You witness who has the power in these decisions, and what actions can make or break a candidate in the eyes of hiring managers and founders.
Essentially, you form a mental cheat sheet of the do’s and don’ts of the recruitment process, how to put your best foot forward, and how to differentiate yourself from others.
Without years of experience to judge early-career workers on, there can be a greater emphasis on how you interview.
An enthusiastic attitude and willingness to learn will be weighted more heavily, so comfort and familiarity with the recruitment process may just give you the edge over another candidate when your experience is not yet enough to speak on your behalf.
All of this will inform your ability and confidence when you step back into the position of a candidate.
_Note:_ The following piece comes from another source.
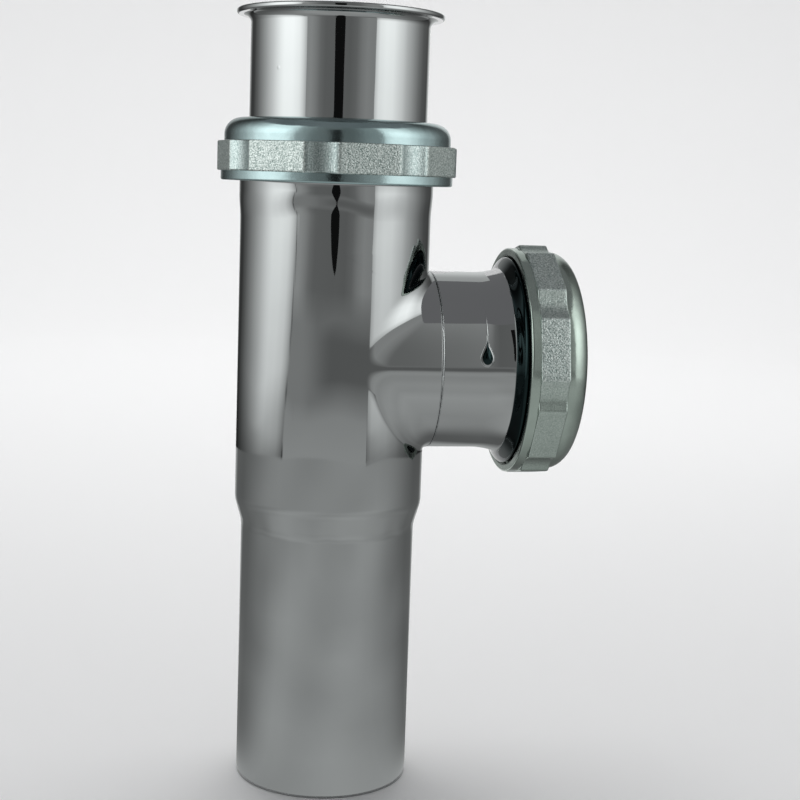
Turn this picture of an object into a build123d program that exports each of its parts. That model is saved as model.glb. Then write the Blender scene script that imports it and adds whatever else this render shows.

How can I become a recruiter for startups?
There are two ways you can crack into recruiting for startups:
- Working for a startup recruitment agency e.g. Lab 17, HireLyte
- Working in-house at a particular startup
Each has a distinct advantage to consider:
- Agencies give you a wide range of exposure to startups across different problem spaces and stages
- In-house gives you more intimate knowledge of the systems and processes in a problem space and company you’re excited by
Recruiters come from a variety of qualifications and backgrounds, all with their own advantages.
If you have an engineering degree, you’d be a kick-ass technical recruiter.
If you have a background in psychology, your management of the hiring process will be backed by behavioural savvy.
Recruitment is like a potluck: whatever your educational or career background, you bring your own unique plate to the table.
What’s the trick to breaking in?
Simple: network with recruiters and people ops folks.
Us recruiters are chatting and messaging people all day every day, so LinkedIn DMs are your friend.
For particularly hot startups, here's an idea to stand out from the crowd: refer them a candidate!
Have a look through their openings, scrape LinkedIn for a match, and flick them over.
This will show them you’re proactive and interested, and get you some brownie points if you get them one more quality candidate in the pipeline.